Closed stevengj closed 2 years ago
I'd say CNTVCT_EL0 should probably be enabled by default on all aarch64 target, as it is architecturally available. PMCCNTR_EL0 requires being enabled somehow (privileged by default), and only offers benefits on systems with low-frequency CNTVCT_EL0.
@rdolbeau, in your original patch for ARM support (8aa91763af07767f3ebb71a9836a69e3b3385cab), you tested for CNTVCT_EL0
on aarch64 and commented that it was "not always" available: https://github.com/FFTW/fftw3/blob/8aa91763af07767f3ebb71a9836a69e3b3385cab/configure.ac#L628-L637
What has changed?
@stevengj I don't remember the details, but from the commit message they might not have been user-readable on some older Linux kernels ? And from this commit, it is available in MacOSX on Arm in addition to Linux. Not sure about e.g. NetBSD or FreeBSD, I have to say.

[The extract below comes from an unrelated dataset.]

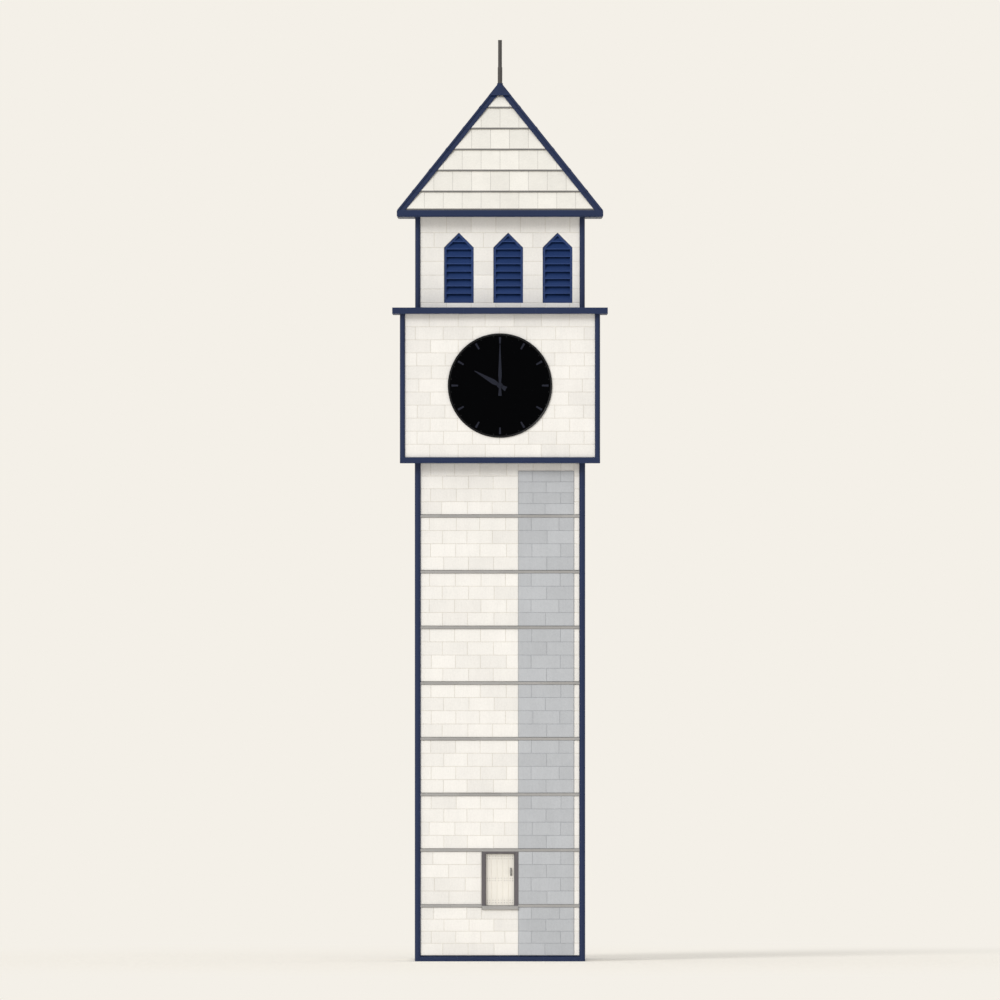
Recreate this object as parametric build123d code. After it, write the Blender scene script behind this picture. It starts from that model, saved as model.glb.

I thinks it's better to enable it so people get the benefits of some somewhat accurate counter, as long as they can disable it if needed or if they want the PMC counter instead.
It seems that
CNTVCT_EL0
support is enabled by default on macOS running on the M1 (aarch64), but notPMCCNTR_EL0
. It makes sense to me to enable the former by default, as users are unlikely to know about this and not having a cycle counter really degrades FFTW's performance.cc @matteo-frigo
PS. Sorry for all of the whitespace changes; my editor is set to automatically delete trailing whitespace in
.c
files.